▶ _Written request_
A precise retyping is required of every line from the one containing "obj.parent = empty" down to the one containing "OVER = 0.5 * MM", both included, and of no other line.

▶ _Given information_
___

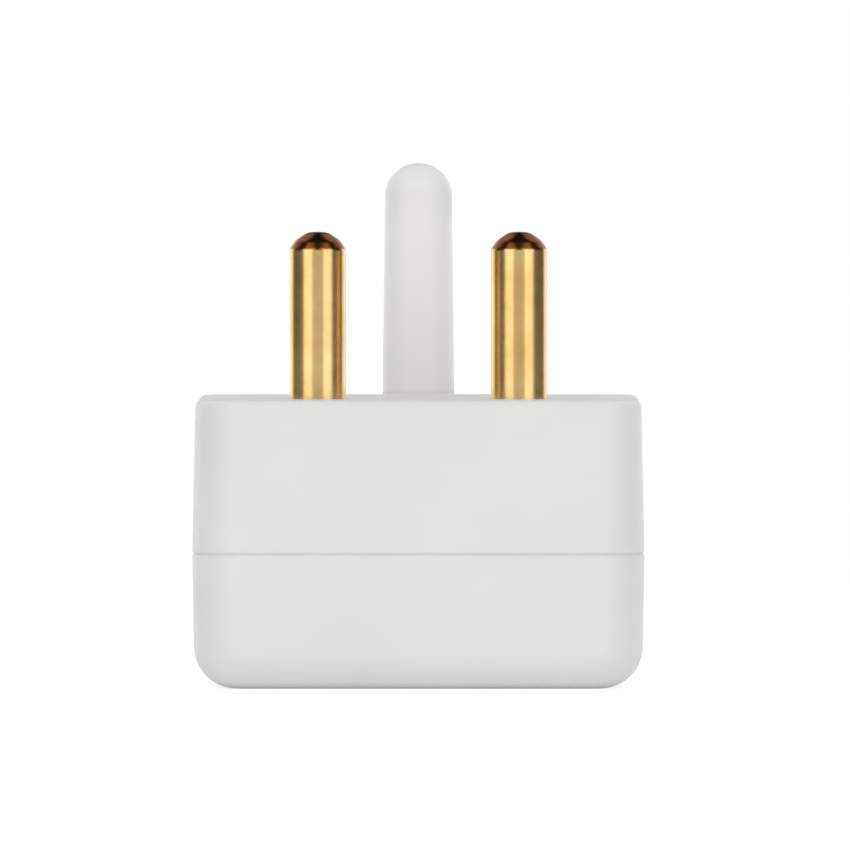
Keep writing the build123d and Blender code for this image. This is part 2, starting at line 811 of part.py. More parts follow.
# Coil spring between the rocker's bore and the plunger
spring_low = -stem_bore_top + spring_wire_d / 2 + spring_end_gap
spring_high = plunger_reach - plunger_length - spring_wire_d / 2 - spring_end_gap
with BuildPart() as rocker_spring:
    with BuildLine():
        coil = Helix(
            pitch=(spring_high - spring_low) / spring_turns,
            height=spring_high - spring_low,
            radius=(spring_d - spring_wire_d) / 2,
            center=stem_plane.offset(spring_low).origin,
            direction=stem_plane.z_dir,
        )
    with BuildSketch(Plane(origin=coil @ 0, z_dir=coil % 0)):
        Circle(spring_wire_d / 2)
    sweep(path=coil, is_frenet=True)
rocker_spring.part.label = "rocker_spring"
export_step(rocker_spring.part, "parts/rocker_spring.step")


# See-saw bridge in its off position, with edge notches that sit on the pivot's prongs
lean = radians(bridge_tilt)
bridge_plane = Plane(
    origin=(0, switch_y, bridge_pivot_z), x_dir=(cos(lean), 0, sin(lean)), z_dir=(0, -1, 0)
)
wing_plane = Plane(
    origin=(
        -contact_x * cos(2 * lean),
        switch_y,
        bridge_pivot_z - contact_x * sin(2 * lean),
    ),
    x_dir=(cos(2 * lean), 0, sin(2 * lean)),
    z_dir=(-sin(2 * lean), 0, cos(2 * lean)),
)
with BuildPart() as switch_bridge:
    wing_x = bridge_half * cos(lean)
    wing_drop = bridge_half * sin(lean)
    with BuildSketch(bridge_plane):
        with BuildLine():
            Polyline(
                (-wing_x, -wing_drop),
                (0, 0),
                (wing_x, -wing_drop),
                (wing_x, -wing_drop - bridge_t),
                (0, -bridge_t),
                (-wing_x, -wing_drop - bridge_t),
                close=True,
            )
        make_face()
    extrude(amount=bridge_width / 2, both=True)
    with BuildSketch(Plane(bridge_plane.origin, x_dir=bridge_plane.x_dir, z_dir=bridge_plane.y_dir)):
        with Locations((0, -bridge_width / 2), (0, bridge_width / 2)):
            Rectangle(bridge_notch, 2 * bridge_notch_depth)
    extrude(amount=2 * bridge_t, both=True, mode=Mode.SUBTRACT)
    with BuildSketch(wing_plane):
        Circle(contact_shank_d / 2 + strip_hole_gap)
    extrude(amount=2 * bridge_t, both=True, mode=Mode.SUBTRACT)
switch_bridge.part.label = "switch_bridge"
export_step(switch_bridge.part, "parts/switch_bridge.step")


# Silver contact riveted to the bridge
with BuildPart() as moving_contact:
    with BuildSketch(wing_plane):
        Circle(contact_d / 2)
    extrude(amount=contact_h)
    fillet(moving_contact.faces().sort_by(Axis.Z)[-1].edges(), contact_h / 4)
    with BuildSketch(wing_plane):
        Circle(contact_shank_d / 2)
    extrude(amount=-bridge_t)
moving_contact.part.label = "moving_contact"
export_step(moving_contact.part, "parts/moving_contact.step")


# Silver contact riveted to the foot of the feed terminal
with BuildPart() as fixed_contact:
    with BuildSketch(Plane.XY.offset(fixed_contact_z)):
        with Locations((-contact_x, switch_y)):
            Circle(contact_d / 2)
    extrude(amount=contact_h)
    fillet(fixed_contact.faces().sort_by(Axis.Z)[0].edges(), contact_h / 4)
    with BuildSketch(Plane.XY.offset(foot_z)):
        with Locations((-contact_x, switch_y)):
            Circle(contact_shank_d / 2)
    extrude(amount=terminal_t)
fixed_contact.part.label = "fixed_contact"
export_step(fixed_contact.part, "parts/fixed_contact.step")


# Feed terminal: a tab with a foot bent along the switch's floor
with BuildPart() as feed_terminal:
    with BuildSketch(side_plane(0, switch_y)):
        with BuildLine():
            Polyline(
                (-contact_x + terminal_foot, foot_z),
                (feed_tab_x - terminal_t / 2, foot_z),
                (feed_tab_x - terminal_t / 2, terminal_top_z),
                (feed_tab_x + terminal_t / 2, terminal_top_z),
                (feed_tab_x + terminal_t / 2, switch_inner_z),
                (-contact_x + terminal_foot, switch_inner_z),
                close=True,
            )
        make_face()
    extrude(amount=terminal_width / 2, both=True)
    chamfer(feed_terminal.edges().filter_by(Axis.X).group_by(Axis.Z)[-1], terminal_corner)
    with Locations((-contact_x, switch_y, switch_inner_z)):
        Hole(contact_shank_d / 2 + strip_hole_gap, depth=terminal_t)
feed_terminal.part.label = "feed_terminal"
export_step(feed_terminal.part, "parts/feed_terminal.step")


# Load terminal: a tab whose forked end is the bridge's pivot
with BuildPart() as load_terminal:
    fork_z = bridge_pivot_z + pivot_gap
    with BuildSketch(Plane(origin=(load_tab_x, switch_y, 0), x_dir=(0, 1, 0), z_dir=(1, 0, 0))):
        with Locations((0, fork_z)):
            Rectangle(
                terminal_width, terminal_top_z - fork_z, align=(Align.CENTER, Align.MIN)
            )
        prong_y = (terminal_width - prong_w) / 2
        with Locations((-prong_y, fork_z), (prong_y, fork_z)):
            Rectangle(prong_w, prong_drop, align=(Align.CENTER, Align.MAX))
    extrude(amount=terminal_t / 2, both=True)
    chamfer(load_terminal.edges().filter_by(Axis.X).group_by(Axis.Z)[-1], terminal_corner)
load_terminal.part.label = "load_terminal"
export_step(load_terminal.part, "parts/load_terminal.step")
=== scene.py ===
"""Looks of the switched plug adapter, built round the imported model. Lengths are in metres."""
import math

import bmesh
import bpy
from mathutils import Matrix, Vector


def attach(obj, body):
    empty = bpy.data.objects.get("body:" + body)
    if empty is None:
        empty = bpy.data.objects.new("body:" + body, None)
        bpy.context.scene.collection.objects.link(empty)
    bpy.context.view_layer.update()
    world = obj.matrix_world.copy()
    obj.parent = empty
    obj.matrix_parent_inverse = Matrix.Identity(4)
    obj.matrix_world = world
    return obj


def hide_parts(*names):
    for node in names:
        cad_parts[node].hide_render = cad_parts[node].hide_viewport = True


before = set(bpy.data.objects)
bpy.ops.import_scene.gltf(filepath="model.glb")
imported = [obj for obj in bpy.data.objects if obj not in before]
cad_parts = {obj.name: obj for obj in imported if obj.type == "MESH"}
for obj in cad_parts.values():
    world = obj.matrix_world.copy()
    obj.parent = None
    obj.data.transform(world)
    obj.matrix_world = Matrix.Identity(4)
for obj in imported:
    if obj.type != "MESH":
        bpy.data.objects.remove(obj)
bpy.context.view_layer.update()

MM = 0.001
TAU = 2 * math.pi

# How far a cutter or a joined piece reaches past the surface it meets
OVER = 0.5 * MM

# Housing, as in the solids. SIDE_FACE_R, the lower round of its left and right, is the photograph's.
BODY_HALF_X = 28.4 * MM
BODY_HALF_Y = 31.0 * MM
CORNER_R = 7.0 * MM
SPLIT_Z = 16.9 * MM
PIN_FACE_Z = SPLIT_Z + 19.3 * MM
PIN_DRAFT = math.radians(1.2)
SOCKET_DRAFT = math.radians(1.0)
PIN_FACE_R = 0.9 * MM
SOCKET_FACE_R = 4.5 * MM
SIDE_FACE_R = 5.3 * MM
SEAM = 0.3 * MM
WALL = 2.2 * MM
PLATE = 2.6 * MM
PLATE_Z = PIN_FACE_Z - PLATE
LIP_T = 1.0 * MM
LIP_H = 1.9 * MM
LIP_GAP = 0.1 * MM
RIB_T = 1.2 * MM
RIB_DROP = 2.0 * MM
RIM = 0.2 * MM
MOUTH_R = 0.4 * MM
INNER_FLOOR_R = 2.0 * MM

# Screws and their wells
SCREW_XY = (23.0 * MM, 25.6 * MM)
SCREW_D = 2.9 * MM
SCREW_BOSS_R = 3.25 * MM
SCREW_WELL_R = 3.1 * MM
SCREW_SEAT_Z = PIN_FACE_Z - 13.1 * MM
SCREW_END_Z = SCREW_SEAT_Z - 15.0 * MM
SCREW_HEAD_R = 2.8 * MM
SCREW_HEAD_H = 2.0 * MM
SCREW_HEAD_EDGE = 0.6 * MM
SCREW_NECK = 0.4 * MM
SCREW_PASS_GAP = 0.2 * MM
SCREW_HOLE_GAP = 0.02 * MM
SCREW_HOLE_SPARE = 1.5 * MM
DRIVE_ARM = (1.7 * MM, 0.45 * MM)
DRIVE_DEPTH = 1.0 * MM
DRIVE_TAPER = 0.62
THREAD_PITCH = 1.1 * MM
THREAD_DEPTH = 0.28 * MM
THREAD_POINT = 2.0 * MM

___

▶ _Exercise answer_
    obj.parent = empty
    obj.matrix_parent_inverse = Matrix.Identity(4)
    obj.matrix_world = world
    return obj


def hide_parts(*names):
    for node in names:
        cad_parts[node].hide_render = cad_parts[node].hide_viewport = True


before = set(bpy.data.objects)
bpy.ops.import_scene.gltf(filepath="model.glb")
imported = [obj for obj in bpy.data.objects if obj not in before]
cad_parts = {obj.name: obj for obj in imported if obj.type == "MESH"}
for obj in cad_parts.values():
    world = obj.matrix_world.copy()
    obj.parent = None
    obj.data.transform(world)
    obj.matrix_world = Matrix.Identity(4)
for obj in imported:
    if obj.type != "MESH":
        bpy.data.objects.remove(obj)
bpy.context.view_layer.update()

MM = 0.001
TAU = 2 * math.pi

# How far a cutter or a joined piece reaches past the surface it meets
OVER = 0.5 * MM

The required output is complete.